YOUR TASK: Count how many lines of the material hold "Blender". Respond with that number alone.

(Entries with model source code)
_ _ _ _ _
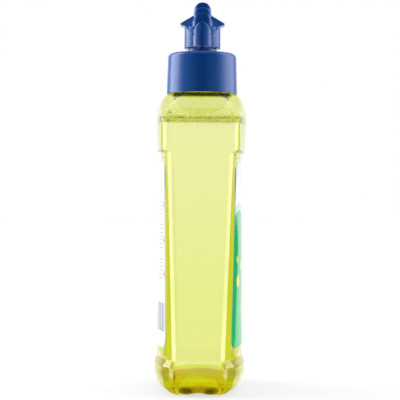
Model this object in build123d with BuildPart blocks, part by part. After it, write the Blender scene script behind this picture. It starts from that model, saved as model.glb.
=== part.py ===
from build123d import *
import math
import os

os.makedirs("parts", exist_ok=True)

# Rinse aid bottle, 500 ml, in millimetres with +Z up.
# The origin is the middle of the rim that it stands on. X is the width, Y the depth,
# and the front label faces -Y.

# Blown body
BODY_WIDTH = 78.5
BODY_DEPTH = 51.2
WALL = 0.9
FOOT_HEIGHT = 15.0
LEDGE_RISE = 5.0
PANEL_HEIGHT = 112.0
STEP_RISE = 2.0
BAND_HEIGHT = 17.0
SIDE_EDGE_RADIUS = 2.8
LABEL_EDGE_RADIUS = 2.0

# Base: the rounded bottom edge, the rim that it rests on and the pushed-up floor
BASE_EDGE_RUN = 7.0
BASE_EDGE_RISE = 12.0
REST_RIM = 3.0
PUSH_UP = 5.0
PUSH_UP_RUN = 7.5

# Shoulder: long slopes over the narrow sides, an elliptic roll over the labels
SHOULDER_DEPTH_RUN = 10.6
SHOULDER_RISE = 15.3
SHOULDER_START = 2.0
SHOULDER_BEND = 3.0
SHOULDER_TOP_RADIUS = 14.6
SHOULDER_FLAT = 5.2
SHOULDER_FACET = 4.3
SHOULDER_NARROWING = 1.7

# Sections in each lofted curve of the body
CURVE_STEPS = 6
EASING_STEPS = 4

# Neck finish and its thread
NECK_RADIUS = 12.6
BORE_RADIUS = 10.9
NECK_HEIGHT = 18.7
THREAD_DEPTH = 1.1
THREAD_ROOT = 2.2
THREAD_CREST = 1.1
THREAD_PITCH = 4.2
THREAD_TURNS = 1.25
THREAD_BELOW_RIM = 3.2
THREAD_CLEARANCE = 0.3
THREAD_SUNK = 0.2

# Contents and labels
FILL_LEVEL = 172.0
LABEL_WIDTH = 65.5
LABEL_MARGIN_LOW = 5.4
LABEL_MARGIN_HIGH = 4.4
LABEL_THICKNESS = 0.15
LABEL_CORNER = 5.0

# Screw cap
CAP_TOP_RADIUS = 19.45
CAP_RIM_RADIUS = 20.15
CAP_EDGE_RADIUS = 2.5
CAP_SHELL = 1.2
CAP_DECK = 1.6
CAP_SKIRT = 1.3
RIM_DROP = 1.3
RIM_CHAMFER = 0.8
SKIRT_LIFT = 2.2
PLUG_REACH = 4.0
PLUG_WALL = 1.1
PLUG_CLEARANCE = 0.1
GASKET_THICKNESS = 1.4
GASKET_CLEARANCE = 0.15

# Chimney of the cap, on which the spout slides, and the pin that shuts the outlet
CHIMNEY_RADIUS = 8.0
CHIMNEY_WALL = 1.1
BEAD_HEIGHT = 1.1
BEAD_DEPTH = 0.35
SPOKE_COUNT = 3
SPOKE_WIDTH = 1.8
SPOKE_HEIGHT = 1.6
HUB_RADIUS = 2.3
PIN_RADIUS = 1.45
PIN_RECESS = 0.5

# Push-pull spout: its sleeve, the inside, and the two wings that the fingers pull on
SPOUT_GAP = 2.8
SPOUT_TRAVEL = 5.0
STOP_CLEARANCE = 0.1
SLIDE_CLEARANCE = 0.15
SLEEVE_WALL = 1.8
SLEEVE_HEIGHT = 11.8
LIP_HEIGHT = 1.2
ROOF_GAP = 2.6
CORE_LENGTH = 13.0
CORE_WIDTH = 7.2
CORE_RISE = 6.5
NOZZLE_RADIUS = 2.6
OUTLET_CLEARANCE = 0.15
OUTLET_LENGTH = 4.0
WING_POINT = 13.9
WING_LOW = 7.2
WING_HIGH = 18.7
WING_POINT_LEVEL = 13.45
WING_ROOT = 4.9
WING_HEEL = 6.2
WING_COVE_RADIUS = 8.2
WING_ROOT_THICKNESS = 9.6
WING_TIP_THICKNESS = 5.0
WING_LEAN = 4.6
WING_ROUNDING = 0.6
ARCH_SPREAD = 0.25

# Blocks that step back over each other up the spout. Each is its reach to either side in X,
# its half width, its height over the sleeve's bottom, the rise of its arch and its corners.
ARCH_BLOCKS = (
    (12.0, 5.5, 14.1, 12.5, 5.4),
    (9.5, 5.4, 19.7, 8.2, 2.8),
    (7.0, 5.1, 22.8, 4.5, 2.8),
    (4.9, 4.9, 26.1, 5.5, 2.8),
)

# Levels from the base upwards
foot_top = FOOT_HEIGHT
panel_bottom = foot_top + LEDGE_RISE
panel_top = panel_bottom + PANEL_HEIGHT
band_bottom = panel_top + STEP_RISE
band_top = band_bottom + BAND_HEIGHT
shoulder_top = band_top + SHOULDER_START + SHOULDER_RISE
neck_top = shoulder_top + NECK_HEIGHT
cap_underside = neck_top + GASKET_THICKNESS
cap_top = cap_underside + CAP_DECK
cap_rim = shoulder_top - RIM_DROP
sleeve_bottom = cap_top + SPOUT_GAP
lip_top = sleeve_bottom + LIP_HEIGHT
bead_bottom = lip_top + SPOUT_TRAVEL + STOP_CLEARANCE
chimney_top = bead_bottom + BEAD_HEIGHT
sleeve_roof = chimney_top + ROOF_GAP
spout_top = sleeve_bottom + max(block[2] for block in ARCH_BLOCKS)

# Outline of the body at its main levels, as five sizes: how far the narrow side and the
# labelled face stand in from the overall width and depth, half the flat of the narrow side,
# and the run in X and in Y of the corner facet that joins it to the labelled face.
FOOT = (0.0, 0.0, 15.0, 5.9, 4.5)
PANEL_LOW = (0.5, 1.4, 12.6, 5.4, 4.8)
PANEL_HIGH = (0.5, 2.6, 17.3, 3.0, 1.6)
BAND_LOW = (0.4, 0.8, 20.0, 2.5, 1.3)
BAND_HIGH = (0.4, 0.2, 20.0, 2.5, 1.3)


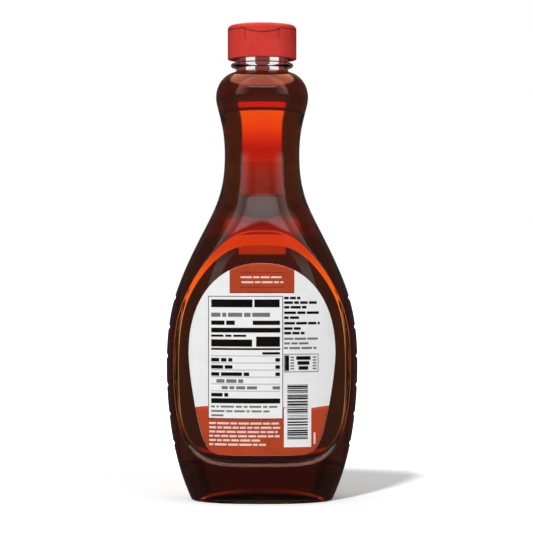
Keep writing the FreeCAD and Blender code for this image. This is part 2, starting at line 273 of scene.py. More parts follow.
_ _ _ _ _
PROBLEM SOLUTION: 2